REQUIRED WORK
Write out the records below word for word, please.
——————————
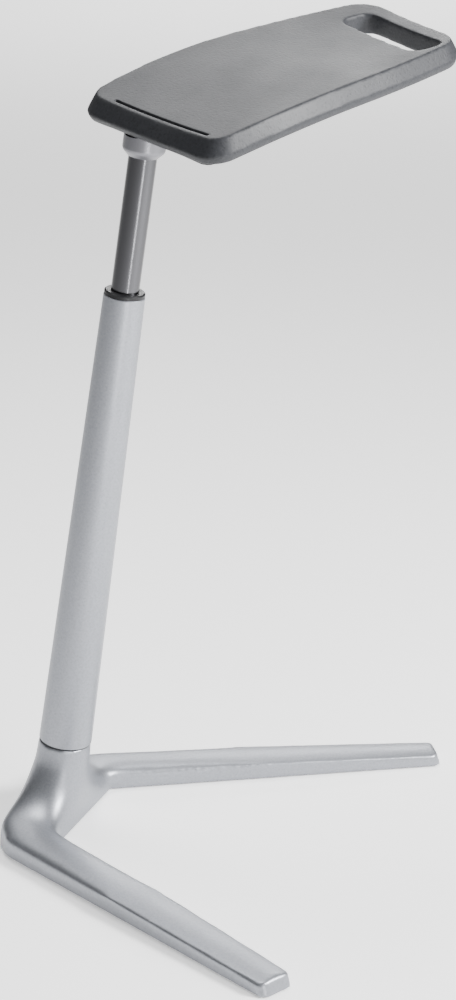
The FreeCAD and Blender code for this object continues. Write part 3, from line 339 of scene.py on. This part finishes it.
def discard(*used: bpy.types.Object) -> None:
    """Remove helper objects and their meshes."""
    for helper in used:
        data = helper.data
        bpy.data.objects.remove(helper)
        bpy.data.meshes.remove(data)


def even_shape(blank: bpy.types.Object, voxel: float,
               cutters: tuple[bpy.types.Object, ...] = ()) -> bmesh.types.BMesh:
    """Cut a blank and remesh it evenly, and discard the blank and its cutters.

    Args:
        blank: The closed form to start from.
        voxel: Size of the remesh's cells.
        cutters: Objects taken away from the blank.

    Returns:
        The even mesh.
    """
    for cutter in cutters:
        cut = blank.modifiers.new(cutter.name, "BOOLEAN")
        cut.operation = "DIFFERENCE"
        cut.solver = "EXACT"
        cut.object = cutter
    even = blank.modifiers.new("even", "REMESH")
    even.mode = "VOXEL"
    even.voxel_size = voxel
    graph = bpy.context.evaluated_depsgraph_get()
    mesh = bpy.data.meshes.new_from_object(blank.evaluated_get(graph))
    discard(blank, *cutters)
    shape = bmesh.new()
    shape.from_mesh(mesh)
    bpy.data.meshes.remove(mesh)
    return shape


def soften(shape: bmesh.types.BMesh, verts: list[bmesh.types.BMVert], rounds: int) -> None:
    """Move vertices half-way towards their neighbours' middle, again and again.

    Args:
        shape: The mesh that holds them.
        verts: The vertices that may move.
        rounds: How many times they move.
    """
    for _ in range(rounds):
        bmesh.ops.smooth_vert(shape, verts=verts, factor=HALF_WAY, use_axis_x=True, use_axis_y=True,
                              use_axis_z=True)


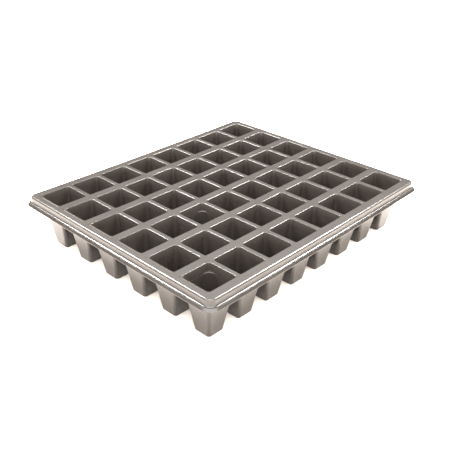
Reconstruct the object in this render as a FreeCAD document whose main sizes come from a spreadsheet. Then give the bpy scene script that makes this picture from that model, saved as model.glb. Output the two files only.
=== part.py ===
——————————
ANSWER TO THIS TASK
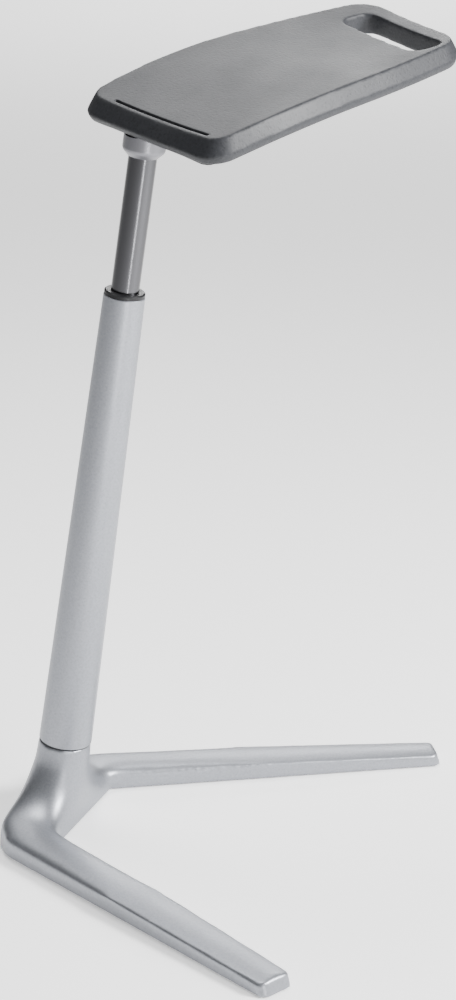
The FreeCAD and Blender code for this object continues. Write part 3, from line 339 of scene.py on. This part finishes it.
def discard(*used: bpy.types.Object) -> None:
    """Remove helper objects and their meshes."""
    for helper in used:
        data = helper.data
        bpy.data.objects.remove(helper)
        bpy.data.meshes.remove(data)


def even_shape(blank: bpy.types.Object, voxel: float,
               cutters: tuple[bpy.types.Object, ...] = ()) -> bmesh.types.BMesh:
    """Cut a blank and remesh it evenly, and discard the blank and its cutters.

    Args:
        blank: The closed form to start from.
        voxel: Size of the remesh's cells.
        cutters: Objects taken away from the blank.

    Returns:
        The even mesh.
    """
    for cutter in cutters:
        cut = blank.modifiers.new(cutter.name, "BOOLEAN")
        cut.operation = "DIFFERENCE"
        cut.solver = "EXACT"
        cut.object = cutter
    even = blank.modifiers.new("even", "REMESH")
    even.mode = "VOXEL"
    even.voxel_size = voxel
    graph = bpy.context.evaluated_depsgraph_get()
    mesh = bpy.data.meshes.new_from_object(blank.evaluated_get(graph))
    discard(blank, *cutters)
    shape = bmesh.new()
    shape.from_mesh(mesh)
    bpy.data.meshes.remove(mesh)
    return shape


def soften(shape: bmesh.types.BMesh, verts: list[bmesh.types.BMVert], rounds: int) -> None:
    """Move vertices half-way towards their neighbours' middle, again and again.

    Args:
        shape: The mesh that holds them.
        verts: The vertices that may move.
        rounds: How many times they move.
    """
    for _ in range(rounds):
        bmesh.ops.smooth_vert(shape, verts=verts, factor=HALF_WAY, use_axis_x=True, use_axis_y=True,
                              use_axis_z=True)


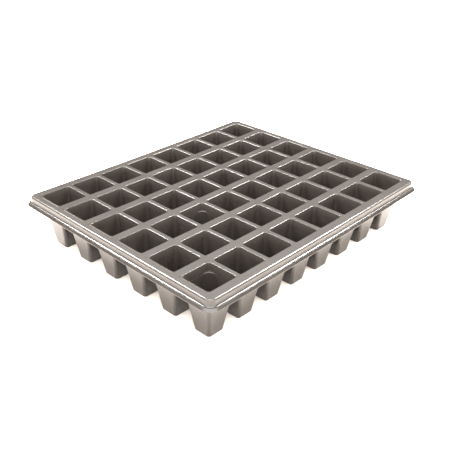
Reconstruct the object in this render as a FreeCAD document whose main sizes come from a spreadsheet. Then give the bpy scene script that makes this picture from that model, saved as model.glb. Output the two files only.
=== part.py ===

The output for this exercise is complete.